British and Polish teams have also reported considerable evidence of the Kerma culture in cemeteries and settlement ruins elsewhere upstream from the fourth cataract. Near Hosh el-Geruf, the Chicago expedition excavated more than a third of the 90 burials in a cemetery. Grave goods indicated that these were elite burials from the same classic period and, thus, more evidence of the influence of Kerma. A few tombs had the rectangular shafts of class Kerma burials, graceful tulip-shaped beakers and jars of the Kerma type and even some vessels and jewelry from Egypt.
“The exciting thing to me,” Dr. Williams said, “is that we are really seeing intensive organization activity from a distance, and the only reasonable attribution is that it belongs to Kush.”
The primary accomplishment of the salvage project, the archaeologists said, is the realization that the kingdom of Kush in its heyday extended not just northward to the first cataract, but also southward, well beyond the fourth cataract. At places like Hosh el-Geruf, they added in an internal report, “the expedition found the Kushites’ organized search for wealth illustrated in a significant new way.”

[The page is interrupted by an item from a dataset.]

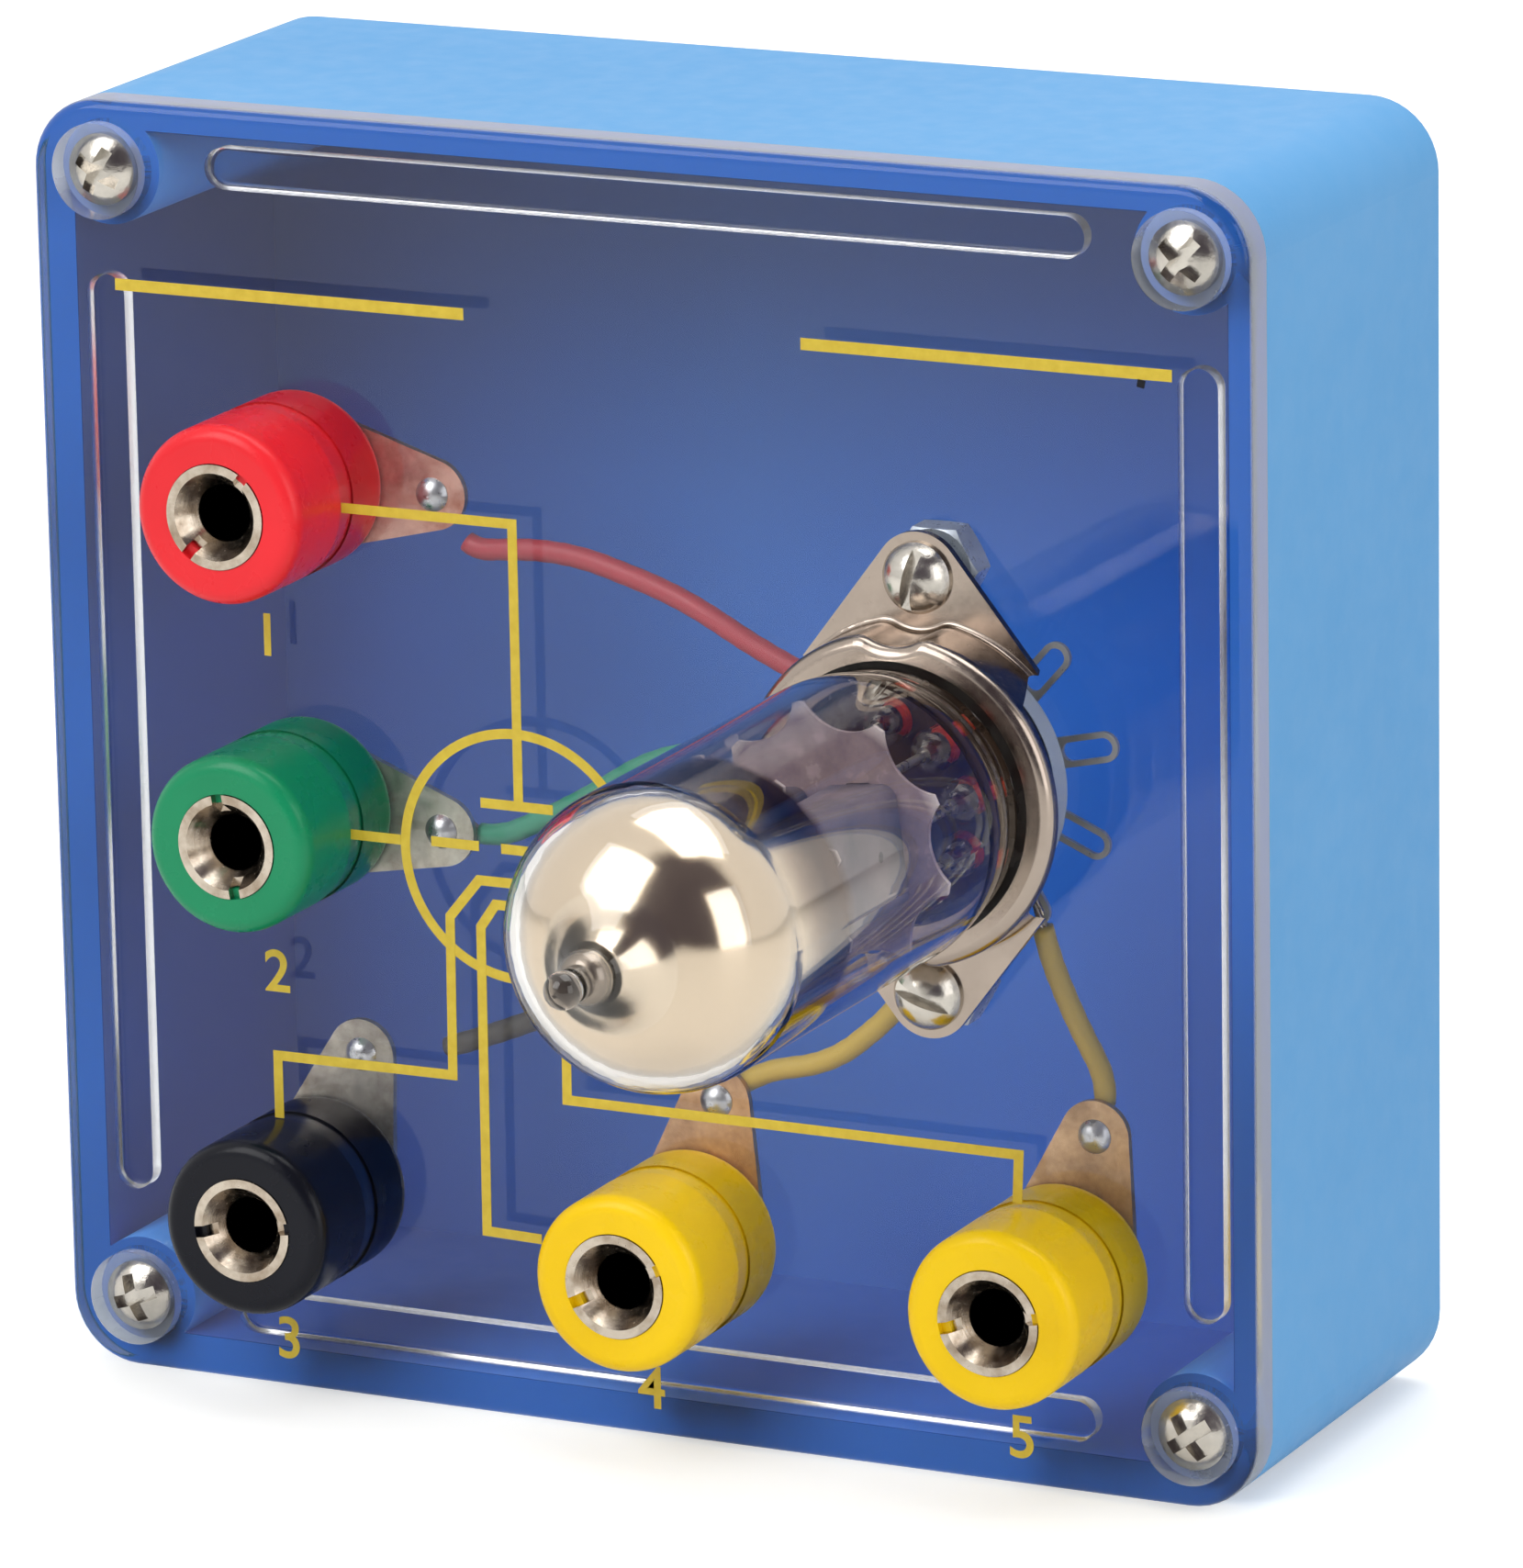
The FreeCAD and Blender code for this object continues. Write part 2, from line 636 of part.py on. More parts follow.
def glass_inside():
    r = bulb_r - glass_t
    corner_r = dome_corner_r - glass_t
    centre = (r - corner_r, dome_start_h)
    heel = heel_r - glass_t
    start_h = button_t + shoulder_start
    profile = lines([(0, button_t), (heel, button_t), (heel, start_h), (r, shoulder_h), (r, dome_start_h)])
    dome_top = (centre[0], centre[1] + corner_r)
    profile.append(arc((r, dome_start_h), on_corner(*centre, corner_r, 45), dome_top))
    channel_r = tip_neck_r / 2
    channel_end = (tip_root_h + tip_neck_h) / 2
    profile += lines([dome_top, (channel_r, dome_top[1]), (0, channel_end), (0, button_t)])
    return turned(holder_at, seat_y, profile)


def tube_glass():
    """Bulb, button base and exhaust tip: one sealed piece of glass, with a bead round each pin."""
    glass = glass_outside().cut(glass_inside())
    inner_y = seat_y - button_t
    for turn in pin_turns().values():
        at = polar(holder_at, pin_circle_r, turn)
        round_y = inner_y - bead_h + bead_r
        bead = rod(at, bead_r, round_y, inner_y).fuse(Part.makeSphere(bead_r, spot(at, round_y)))
        glass = glass.fuse(bead.common(rod(at, bead_r, inner_y - bead_h, inner_y)))
    for turn in pin_turns().values():
        at = polar(holder_at, pin_circle_r, turn)
        glass = glass.cut(rod(at, pin_r, inner_y - bead_h, seat_y))
    return glass.removeSplitter()


def tube_pins():
    """Nine identical pins, each with its round end and the lead that carries on to the lower mica."""
    top_y = seat_y - button_t - bead_h
    mica_y = seat_y - mica_low_h
    solids = []
    for turn in pin_turns().values():
        at = polar(holder_at, pin_circle_r, turn)
        pin = rod(at, pin_r, top_y, seat_y + pin_length - pin_r)
        pin = pin.fuse(Part.makeSphere(pin_r, spot(at, seat_y + pin_length - pin_r)))
        pin = pin.fuse(rod(at, lead_r, mica_y, top_y))
        solids.append(pin.removeSplitter())
    return Part.makeCompound(solids)


def anode_places():
    return {"a": polar(holder_at, anode_spacing / 2, anode_turn),
            "b": polar(holder_at, anode_spacing / 2, anode_turn + 180)}


def grid_rods(at):
    return [polar(at, grid_half_span, anode_turn + side) for side in (90, -90)]


def tab_places(at):
    return [polar(at, anode_l / 2 - anode_t / 2, anode_turn + side) for side in (90, -90)]


def mica(height):
    """Mica disc that centres the electrodes in the glass: a tooth is left between each two hollows."""
    y0 = seat_y - height - mica_t
    y1 = seat_y - height
    tip_r = mica_r + mica_tooth_length
    half_pitch = math.pi / mica_teeth - mica_tooth_tip_w / 2 / tip_r
    half_chord = tip_r * math.sin(half_pitch)
    depth = tip_r * math.cos(half_pitch) - mica_r
    hollow_r = (half_chord ** 2 + depth ** 2) / (2 * depth)
    disc = rod(holder_at, tip_r, y0, y1)
    for i in range(mica_teeth):
        turn = mica_first_tooth_turn + 360 / mica_teeth * (i + 0.5)
        disc = disc.cut(rod(polar(holder_at, mica_r + hollow_r, turn), hollow_r, y0, y1))
    for at in anode_places().values():
        disc = disc.cut(rod(at, cathode_r + slip, y0, y1))
        for place in grid_rods(at):
            disc = disc.cut(rod(place, grid_rod_r + slip, y0, y1))
        for place in tab_places(at):
            disc = disc.cut(block(place, anode_t + 2 * slip, tab_w + 2 * slip, y0, y1, anode_turn + 90))
    return disc.removeSplitter()


def anode(at, outward):
    """Box anode: a thin four-sided shell with tabs through both micas and a hole in its outer side."""
    front_y = seat_y - mica_high_h + anode_end_gap
    back_y = seat_y - mica_low_h - mica_t - anode_end_gap

    def box(inset, y0, y1):
        solid = block(at, anode_w - 2 * inset, anode_l - 2 * inset, y0, y1)
        upright = [e for e in solid.Edges if abs(e.BoundBox.YLength - (y1 - y0)) < 1e-4]
        solid = solid.makeFillet(anode_corner_r - inset, upright)
        solid.rotate(spot(at, y0), FRONT, anode_turn)
        return solid

    shell = box(0, front_y, back_y).cut(box(anode_t, front_y, back_y))
    for place in tab_places(at):
        shell = shell.fuse(block(place, anode_t, tab_w, front_y - mica_t - anode_end_gap - tab_length,
                                 back_y + mica_t + anode_end_gap + tab_length, anode_turn + 90))
    hole_y = back_y - anode_hole_rise
    hole = Part.makeCylinder(anode_hole_r, anode_w, spot(at, hole_y), Vector(1, 0, 0))
    hole.rotate(spot(at, hole_y), FRONT, outward)
    return shell.cut(hole).cut(box(anode_t, front_y, back_y)).removeSplitter()


def grid(at):
    """Control grid: two rods in the micas with flat turns of wire round them."""
    front_y = seat_y - mica_high_h - mica_t - cathode_over / 2
    back_y = seat_y - mica_low_h + cathode_over / 2
    places = grid_rods(at)
    solid = rod(places[0], grid_rod_r, front_y, back_y).fuse(rod(places[1], grid_rod_r, front_y, back_y))
    span = mica_high_h - mica_low_h
    length = 2 * (grid_half_span + grid_rod_r - grid_wire_r)
    width = 2 * grid_half_t
    wall = 4 * grid_wire_r
    for i in range(grid_turns):
        y = seat_y - mica_low_h - span * (i + 1) / (grid_turns + 1)
        outer = stadium(at, length, width, anode_turn + 90)
        inner = stadium(at, length - wall, width - wall, anode_turn + 90)
        loop = face_prism(outer, y - grid_wire_r, y + grid_wire_r)
        solid = solid.fuse(loop.cut(face_prism(inner, y - grid_wire_r, y + grid_wire_r)))
    return solid.removeSplitter()


def cathode(at):
    """Cathode sleeve, held at both ends by the micas."""
    front_y = seat_y - mica_high_h - mica_t - cathode_over
    back_y = seat_y - mica_low_h + cathode_over
    return ring(at, cathode_r, cathode_r - cathode_wall, front_y, back_y)


def heater(at):
    """Heater: a hairpin of coated wire inside the cathode, its legs drawn out at the base end."""
    front_y = seat_y - mica_high_h
    back_y = seat_y - mica_low_h + cathode_over + heater_drop
    half = heater_leg_gap / 2
    legs = [polar(at, half, anode_turn + side) for side in (90, -90)]
    solid = rod(legs[0], heater_r, front_y, back_y).fuse(rod(legs[1], heater_r, front_y, back_y))
    section = Part.Face(Part.Wire([Part.makeCircle(heater_r, spot(legs[0], front_y), BACK)]))
    across = spot(polar(at, half, anode_turn), front_y) - spot(at, front_y)
    bend = section.revolve(spot(at, front_y), across, 180)
    return solid.fuse(bend).removeSplitter()


def getter():
    """Getter ring on a stalk from the upper mica."""
    mica_front_y = seat_y - mica_high_h - mica_t
    ring_y = mica_front_y - getter_rise
    foot = polar(holder_at, getter_ring_r, anode_turn + 90)
    hoop = Part.makeTorus(getter_ring_r, getter_wire_r, spot(holder_at, ring_y), BACK)
    return hoop.fuse(rod(foot, getter_stalk_r, ring_y, mica_front_y)).removeSplitter()


def wire_path(points):
    """Straight runs joined by tangent arcs, each arc as large as its two runs allow."""
    edges = []
    radii = []
    last = points[0]
    for a, corner, b in zip(points, points[1:], points[2:]):
        run_in = corner - a
        run_out = b - corner
        half_turn = run_in.getAngle(run_out) / 2
        setback = 0.45 * min(run_in.Length, run_out.Length)
        start = corner - run_in.normalize() * setback
        end = corner + run_out.normalize() * setback
        radius = setback / math.tan(half_turn)
        toward = (start + end) * 0.5 - corner
        mid = corner + toward.normalize() * (radius / math.cos(half_turn) - radius)
        edges += [Part.makeLine(last, start), Part.Arc(start, mid, end).toShape()]
        radii.append(round(radius, 1))
        last = end
    edges.append(Part.makeLine(last, points[-1]))
    return Part.Wire(edges), radii


def hook_up_wire(name):
    """Insulated wire from the back of a solder tag to the back of a lug."""
    socket = sockets[name]
    run = wires[name]
    start = polar(socket["at"], tag_reach, socket["tag"])
    end = polar(holder_at, (lug_slot_inner + lug_reach) / 2, pin_turns()[run["lug"]])
    way = (end[0] - start[0], end[1] - start[1])
    aside = math.degrees(math.atan2(way[1], way[0])) + 90
    stops = []
    for share, off in run["stops"]:
        stops.append(polar((start[0] + way[0] * share, start[1] + way[1] * share), off, aside))
    stops.append(end)
    start_y = tag_back_y + slip + wire_d / 2
    end_y = body_back_y + contact_t + slip + wire_d / 2
    travel = [0.0]
    for a, b in zip(stops, stops[1:]):
        travel.append(travel[-1] + math.dist(a, b))
    points = [spot(start, start_y)]
    points += [spot(p, start_y + (end_y - start_y) * s / travel[-1]) for p, s in zip(stops, travel)]
    path, radii = wire_path(points)
    section = Part.Wire([Part.makeCircle(wire_d / 2, points[0], points[1] - points[0])])
    solid = path.makePipeShell([section], True, False)
    ideal = math.pi * wire_d ** 2 / 4 * path.Length
    print(name, "wire radii", radii, "volume over section times length", round(solid.Volume / ideal, 4))
    return solid


def solder():
    """Solder that fills each tag's hole and stands up in front of it."""
    solids = []
    for socket in sockets.values():
        at = polar(socket["at"], tag_reach, socket["tag"])
        plug = rod(at, tag_hole_r, bush_back_y, tag_back_y)
        dome = domed_head(at, bush_back_y, tag_hole_r + solder_edge, solder_rim_h, solder_dome_h)
        solids.append(plug.fuse(dome).removeSplitter())
    return Part.makeCompound(solids)


def save(name, shape):
    shape.exportStep("parts/" + name + ".step")


save("case_tray", case_tray())
save("lid", lid())
save("lid_screws", lid_screws())
for name, socket in sockets.items():
    save(name + "_socket_cap", socket_cap(socket["at"]))
    save(name + "_socket_bush", socket_bush(socket["at"]))
    save(name + "_socket_sleeve", socket_sleeve(socket["at"], socket["slots"]))
    save(name + "_solder_tag", socket_tag(socket["at"], socket["tag"]))
    save(name + "_wire", hook_up_wire(name))
save("socket_nuts", socket_nuts())
save("tag_solder", solder())
save("holder_saddle", holder_saddle())
save("holder_body", holder_body())
for place, turn in pin_turns().items():
    save("holder_contact_%d" % place, contact(turn))
save("holder_screws", holder_screws())
save("holder_nuts", holder_nuts())
save("tube_glass", tube_glass())
save("tube_pins", tube_pins())
save("tube_lower_mica", mica(mica_low_h))
save("tube_upper_mica", mica(mica_high_h))
for letter, at in anode_places().items():
    outward = anode_turn if letter == "a" else anode_turn + 180
    save("tube_anode_" + letter, anode(at, outward))
    save("tube_grid_" + letter, grid(at))
    save("tube_cathode_" + letter, cathode(at))
    save("tube_heater_" + letter, heater(at))
save("tube_getter", getter())
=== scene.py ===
import math

import bpy
import bmesh
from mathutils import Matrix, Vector


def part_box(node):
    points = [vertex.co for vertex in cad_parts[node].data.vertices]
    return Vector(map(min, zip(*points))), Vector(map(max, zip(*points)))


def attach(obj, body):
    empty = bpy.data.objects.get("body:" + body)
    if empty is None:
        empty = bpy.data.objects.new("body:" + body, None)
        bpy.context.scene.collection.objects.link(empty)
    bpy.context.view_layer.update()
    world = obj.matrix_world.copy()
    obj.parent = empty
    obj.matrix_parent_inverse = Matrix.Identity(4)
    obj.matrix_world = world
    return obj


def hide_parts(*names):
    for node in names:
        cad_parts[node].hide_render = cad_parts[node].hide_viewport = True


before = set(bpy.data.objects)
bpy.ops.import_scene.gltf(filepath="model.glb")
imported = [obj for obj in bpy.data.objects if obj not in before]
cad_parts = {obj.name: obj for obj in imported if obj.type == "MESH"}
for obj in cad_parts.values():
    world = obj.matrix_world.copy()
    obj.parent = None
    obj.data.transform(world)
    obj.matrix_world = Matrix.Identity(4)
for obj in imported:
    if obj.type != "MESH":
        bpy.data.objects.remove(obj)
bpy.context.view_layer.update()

# Lengths here are in metres. A place on the lid is (x, z) in millimetres from the lid's centre.
MM = 0.001

# Camera, fitted to the case's edges in the photograph
camera_place = (0.314792, -0.644038, 0.232107)
camera_turn = (75.1528, 0.9896, 25.6876)
camera_lens = 247.21

# What the CAD nodes fix
lid_low, lid_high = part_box("lid")
lid_face_y = lid_low.y
lid_centre = Vector(((lid_low.x + lid_high.x) / 2, lid_face_y, (lid_low.z + lid_high.z) / 2))
glass_low, glass_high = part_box("tube_glass")
mica_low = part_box("tube_upper_mica")[0]
tube_axis = Vector(((glass_low.x + glass_high.x) / 2, 0, (glass_low.z + glass_high.z) / 2))
bulb_r = (glass_high.x - glass_low.x) / 2
seat_y = glass_high.y
bush_and_tag = 4.9 * MM
lid_back_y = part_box("socket_nuts")[0].y - bush_and_tag
lid_half_w = (lid_high.x - lid_low.x) / 2
lid_corner_r = 5.0 * MM
lid_screw_at = lid_half_w - 4.95 * MM
recess_r = 3.35 * MM
hole_r = 9.35 * MM
post_r = 4.05 * MM
inner_half_w = 42.9 * MM
inner_back_y = 15.2 * MM
cap_face_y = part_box("anode_socket_cap")[0].y

socket_names = ("anode", "grid", "cathode", "heater_a", "heater_b")
colours = {"anode": "red", "grid": "green", "cathode": "black", "heater_a": "yellow", "heater_b": "yellow"}

# Where the finishes, the painted shade and the painted light change along the object
case_shade_from = 4 * MM
case_shade_to = 36 * MM
case_skin = 0.1 * MM
lid_edge_skin = 0.12 * MM
bore_painted_shade_from = 1.3 * MM
bore_painted_shade_to = 1.7 * MM
seal_low = 0.8 * MM
seal_high = 3.1 * MM
tip_dull_from = 45.4 * MM
tip_dull_to = 46.2 * MM
clear_tint = (0.985, 0.99, 0.995, 1)
lamp_tint = (0.96, 0.97, 0.98, 1)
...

The research is supported by the Packard Humanities Institute and the National Geographic Society. The Hosh el-Geruf site is in the research area assigned by Sudanese authorities to the Gdansk Museum, which invited the Chicago team to dig there.
By this time next year, the dammed waters may be lapping at the old gold works, and archaeologists will be looking elsewhere for clues to the mystery of how remote Kush developed the statecraft to oversee a vast realm in antiquity.